Infatti al Salone di Milano del 1989 venne presentata la prima versione stradale, allora denominata 1000 Daytona, replica fedele (livrea bianco-rossa compresa) della moto di Dr. John con l’aggiunta solo dei necessari sistemi di illuminazione e di portatarga

Nonostante le aspettative generatesi, quegli anni corrisposero ad uno dei periodi più bui della Moto Guzzi dal punto di vista industriale e della gestione vera e propria. Tra rimandi, annunci, ritardi, nuovi annunci, il tempo passava senza che la Daytona arrivasse effettivamente dai concessionari, pronta per essere venduta al grande pubblico che già apprezzava il prodotto con numerosissimi ordinativi.

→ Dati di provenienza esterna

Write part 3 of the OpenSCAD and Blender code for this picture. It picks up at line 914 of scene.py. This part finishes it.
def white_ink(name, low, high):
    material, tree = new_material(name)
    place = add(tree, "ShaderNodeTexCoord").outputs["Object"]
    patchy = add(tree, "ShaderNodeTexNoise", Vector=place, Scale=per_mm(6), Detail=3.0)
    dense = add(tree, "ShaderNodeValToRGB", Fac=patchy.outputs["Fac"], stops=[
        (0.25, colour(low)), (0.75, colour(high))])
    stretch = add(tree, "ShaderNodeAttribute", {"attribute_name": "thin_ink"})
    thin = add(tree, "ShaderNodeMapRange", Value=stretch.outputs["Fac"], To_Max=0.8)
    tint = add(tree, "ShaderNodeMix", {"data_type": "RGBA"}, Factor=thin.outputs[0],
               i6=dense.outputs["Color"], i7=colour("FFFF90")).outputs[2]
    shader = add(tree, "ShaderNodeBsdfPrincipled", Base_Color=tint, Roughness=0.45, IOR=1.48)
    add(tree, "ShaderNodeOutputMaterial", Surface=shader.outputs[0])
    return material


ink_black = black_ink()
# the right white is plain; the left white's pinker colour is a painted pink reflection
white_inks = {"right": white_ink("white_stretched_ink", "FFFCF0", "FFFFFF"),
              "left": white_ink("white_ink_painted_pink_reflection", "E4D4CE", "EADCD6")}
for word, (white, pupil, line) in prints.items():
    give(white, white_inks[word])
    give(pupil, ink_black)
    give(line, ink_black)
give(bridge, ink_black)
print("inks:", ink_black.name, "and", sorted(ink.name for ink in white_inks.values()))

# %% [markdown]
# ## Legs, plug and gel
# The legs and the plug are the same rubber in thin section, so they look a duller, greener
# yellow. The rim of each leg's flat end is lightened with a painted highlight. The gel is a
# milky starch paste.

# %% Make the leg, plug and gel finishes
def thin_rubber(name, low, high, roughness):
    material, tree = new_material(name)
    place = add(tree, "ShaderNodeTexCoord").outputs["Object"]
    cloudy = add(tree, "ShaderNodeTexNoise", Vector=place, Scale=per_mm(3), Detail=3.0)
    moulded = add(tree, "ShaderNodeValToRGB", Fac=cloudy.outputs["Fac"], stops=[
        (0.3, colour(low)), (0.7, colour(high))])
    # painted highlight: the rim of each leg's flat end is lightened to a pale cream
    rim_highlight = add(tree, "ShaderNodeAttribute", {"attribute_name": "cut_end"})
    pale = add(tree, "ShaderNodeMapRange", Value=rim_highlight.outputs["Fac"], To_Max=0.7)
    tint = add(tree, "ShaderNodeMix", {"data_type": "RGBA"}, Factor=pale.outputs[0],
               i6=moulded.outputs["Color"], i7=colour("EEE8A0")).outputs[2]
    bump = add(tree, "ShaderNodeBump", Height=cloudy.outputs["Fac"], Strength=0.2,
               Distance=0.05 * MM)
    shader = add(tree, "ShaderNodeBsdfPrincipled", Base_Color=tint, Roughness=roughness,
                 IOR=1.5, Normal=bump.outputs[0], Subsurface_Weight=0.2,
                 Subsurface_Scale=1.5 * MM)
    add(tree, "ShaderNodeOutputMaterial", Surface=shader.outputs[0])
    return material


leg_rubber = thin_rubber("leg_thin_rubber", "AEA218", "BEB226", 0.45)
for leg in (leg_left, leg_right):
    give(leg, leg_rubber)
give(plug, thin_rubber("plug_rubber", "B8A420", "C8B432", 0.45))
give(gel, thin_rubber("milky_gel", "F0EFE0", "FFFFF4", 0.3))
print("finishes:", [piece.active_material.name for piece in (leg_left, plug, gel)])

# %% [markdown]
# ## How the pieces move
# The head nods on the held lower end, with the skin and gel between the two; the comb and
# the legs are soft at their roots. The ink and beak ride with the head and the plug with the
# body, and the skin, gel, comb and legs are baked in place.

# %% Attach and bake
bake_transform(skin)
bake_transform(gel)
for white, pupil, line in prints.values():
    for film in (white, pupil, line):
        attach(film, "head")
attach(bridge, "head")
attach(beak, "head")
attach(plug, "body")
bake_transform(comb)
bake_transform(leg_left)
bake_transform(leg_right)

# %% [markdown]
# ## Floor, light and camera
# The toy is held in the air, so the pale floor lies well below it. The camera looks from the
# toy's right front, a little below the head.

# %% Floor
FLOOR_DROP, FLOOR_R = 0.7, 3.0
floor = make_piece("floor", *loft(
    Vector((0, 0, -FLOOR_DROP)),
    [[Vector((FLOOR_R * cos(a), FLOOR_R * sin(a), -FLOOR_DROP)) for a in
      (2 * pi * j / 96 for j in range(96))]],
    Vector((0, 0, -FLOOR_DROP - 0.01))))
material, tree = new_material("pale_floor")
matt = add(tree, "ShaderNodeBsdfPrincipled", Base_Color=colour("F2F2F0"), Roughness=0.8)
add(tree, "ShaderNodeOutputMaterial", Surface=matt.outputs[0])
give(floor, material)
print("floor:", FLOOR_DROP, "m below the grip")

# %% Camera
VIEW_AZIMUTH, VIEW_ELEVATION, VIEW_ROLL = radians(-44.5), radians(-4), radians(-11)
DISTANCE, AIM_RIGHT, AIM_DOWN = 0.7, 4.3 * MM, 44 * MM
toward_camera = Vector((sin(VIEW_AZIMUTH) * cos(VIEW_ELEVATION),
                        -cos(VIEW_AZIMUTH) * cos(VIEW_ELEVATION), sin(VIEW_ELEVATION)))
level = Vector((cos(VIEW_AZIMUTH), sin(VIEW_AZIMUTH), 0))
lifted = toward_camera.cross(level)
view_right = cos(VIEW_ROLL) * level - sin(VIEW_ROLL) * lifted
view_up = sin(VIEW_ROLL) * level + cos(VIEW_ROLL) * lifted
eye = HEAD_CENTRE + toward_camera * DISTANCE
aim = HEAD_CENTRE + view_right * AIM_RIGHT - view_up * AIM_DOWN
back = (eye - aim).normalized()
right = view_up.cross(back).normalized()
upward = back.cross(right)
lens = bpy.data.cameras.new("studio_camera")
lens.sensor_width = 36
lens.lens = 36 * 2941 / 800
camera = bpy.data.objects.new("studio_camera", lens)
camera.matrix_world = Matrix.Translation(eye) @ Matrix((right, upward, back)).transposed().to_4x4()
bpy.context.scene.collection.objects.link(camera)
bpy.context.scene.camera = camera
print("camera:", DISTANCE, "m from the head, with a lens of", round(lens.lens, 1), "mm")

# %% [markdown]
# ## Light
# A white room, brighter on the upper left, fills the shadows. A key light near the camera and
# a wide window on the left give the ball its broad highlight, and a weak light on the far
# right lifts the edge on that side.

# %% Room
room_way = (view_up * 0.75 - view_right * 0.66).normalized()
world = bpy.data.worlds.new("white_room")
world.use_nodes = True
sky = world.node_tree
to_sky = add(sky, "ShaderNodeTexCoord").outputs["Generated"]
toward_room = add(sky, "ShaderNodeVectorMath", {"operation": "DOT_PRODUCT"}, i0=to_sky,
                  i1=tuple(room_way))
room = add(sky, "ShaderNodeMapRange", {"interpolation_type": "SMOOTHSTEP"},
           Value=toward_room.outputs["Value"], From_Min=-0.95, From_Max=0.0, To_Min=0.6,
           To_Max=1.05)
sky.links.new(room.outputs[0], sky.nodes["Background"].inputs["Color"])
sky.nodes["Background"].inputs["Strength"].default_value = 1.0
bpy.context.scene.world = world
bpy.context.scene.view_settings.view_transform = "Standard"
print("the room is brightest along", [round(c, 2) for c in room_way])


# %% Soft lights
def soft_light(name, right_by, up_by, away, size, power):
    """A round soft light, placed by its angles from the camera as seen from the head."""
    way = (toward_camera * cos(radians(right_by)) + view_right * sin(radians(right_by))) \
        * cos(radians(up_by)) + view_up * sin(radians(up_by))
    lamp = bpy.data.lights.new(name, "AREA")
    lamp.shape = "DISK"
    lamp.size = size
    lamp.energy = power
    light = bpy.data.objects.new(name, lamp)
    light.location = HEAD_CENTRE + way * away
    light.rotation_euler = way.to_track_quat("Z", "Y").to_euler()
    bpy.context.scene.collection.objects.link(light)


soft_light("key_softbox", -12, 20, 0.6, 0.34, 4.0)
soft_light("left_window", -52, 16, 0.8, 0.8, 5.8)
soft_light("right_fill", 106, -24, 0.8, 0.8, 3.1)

Si dovette attendere fino al 1992 per poterla finalmente acquistare, troppo tardi per capitalizzarne il potenziale perché dopo 3 anni si trattava di un progetto obsoleto anche per gli occhi coloro che l'avevano ordinata in precedenza. Quella moto assunse il nome definitivo di Daytona 1000 IE perché nel frattempo, con la collaborazione del Dr. John tutto era stato evoluto, dalle carenature più leggere e filanti al motore al quale i carburatori erano stati sostituiti con la più moderna ed efficiente iniezione elettronica.